Agenda item

* To consider a report

 

Minutes:

ACO Evans submitted the performance report for Quarter 2 of 2016/17 and gave an update on the programmes within the Group’s remit.  All projects were on target with the exception of the HR & Payroll System and Telephony System Replacement, which were both reporting as amber.

 

The completion date for the HR & Payroll System had been postponed to January 2017 as there were number of issues that had been escalated to the service provider and had not yet been resolved.  The delay would incur additional expenditure of approximately £30,000 and a request to amend the Capital Programme accordingly was included in the report on Revenue Budget and Capital Programme Monitoring 2016/17 (Minute 16-17/CS/033 below).  The costs related to consultancy and project management support for an additional two months.

 

The Telephony System Replacement project had been delayed as a result of ongoing work on the Replacement Mobilising System and the rollout of Virtual Desktop Infrastructure.

 

Mrs A Ashwood, Head of Strategic Support, advised that the greatest need was for the Training Centre, as currently there were not enough telephone lines to meet the level of need.  The procurement was currently underway and the Government’s Digital Marketplace would be used which would expedite the process.  It was anticipated that the part of the project relating to the training centre would be completed in January 2017, which a full roll-out in March 2017.  The new system would also provide functionality for instant messaging and video conferencing to improve connection across the Service.

 

ACO Evans reported on the performance indicators for the second quarter of 2016/17.  All fleet and workshop indicators were green for the quarter.  These were new indicators for the 2016/17 and would need to be reviewed when Members set the targets for 2017/18 at the Group’s next meeting.  All ICT indicators, with the exception of IM1 (the number of incidents on mission critical services resolved within 1 hour) were also green.

 

Three incidents had been identified as mission critical within the reporting period. Two of these incidents had been resolved within the hour.  The third incident related to a Ransom Ware Cryptoware virus which took significantly longer than normal to resolve as the virus had to be isolated and the rest of the system swept to ensure that it was clear.

 

Members suggested that the target for this indicator should be reviewed at the target-setting meeting as, given the small numbers involved, one incident could have a significant impact on the performance figures reported.  As this was not core business for the Service, a lower target could be considered.

 

The view was expressed that human nature was the greatest vulnerability to the spread of a virus and that communications were being circulated to staff to remind them to report any unusual activity on their electronic devices immediately so that viruses could be isolated as quickly as possible.

 

Mr G Chambers, the Head of Finance and Treasurer, reported on the finance indicators. FNP5 (percentage of uncontested invoices paid within 30 days) had missed target by only 1%.

 

FNP6 (percentage of outstanding debt over 90 days old) had missed its target and was reporting as red for the quarter.  The Head of Finance and Treasurer advised that the Service was now much more robust in charging for its attendance where this was applicable.  The total of outstanding debt as at 30 September 2016 was £18,483.27 with £2,909.94, or 15.74%, being over 90 days old.  Of the debts in excess of 90 days old, two were being pursued through the small claims court involving bailiffs, one was currently under negotiation of repayment terms and one had been paid.
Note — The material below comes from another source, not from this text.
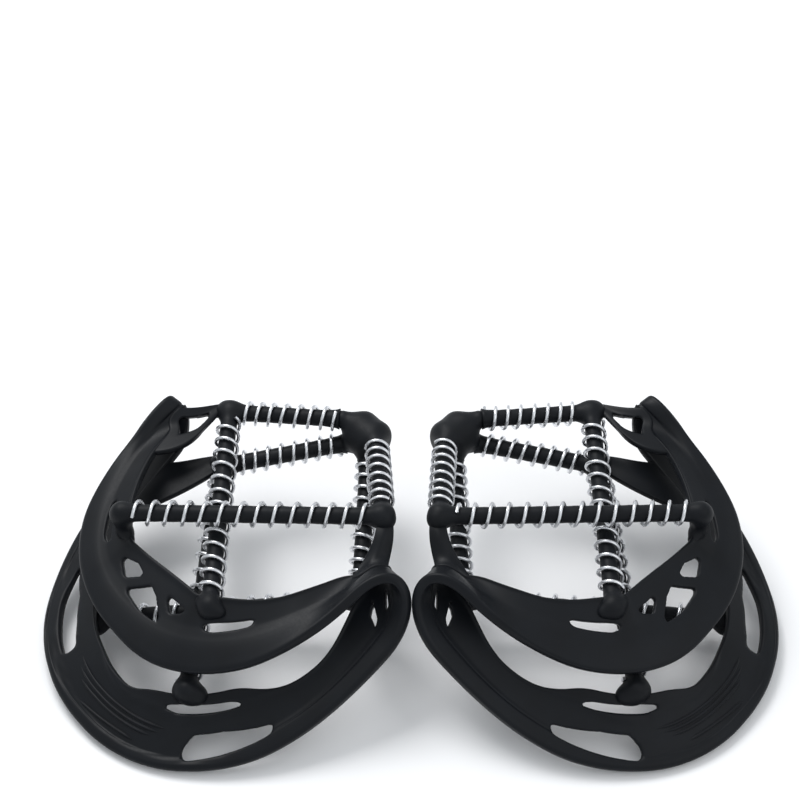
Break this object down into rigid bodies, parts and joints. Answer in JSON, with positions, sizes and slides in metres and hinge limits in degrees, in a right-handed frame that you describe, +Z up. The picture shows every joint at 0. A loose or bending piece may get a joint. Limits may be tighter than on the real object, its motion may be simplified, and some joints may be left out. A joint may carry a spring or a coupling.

It was noted that the performance against FNP6 was also significantly affected by a small number of cases and that the target for this indicator should also be reviewed.

 

RESOLVED:

1.         That the progress made on Corporate Services Programmes and Performance be acknowledged.

2.         That consideration be given to amending the targets for IM1, FPN6 and the fleet and workshops indicators for the 2017/18 performance year at the Group’s next meeting.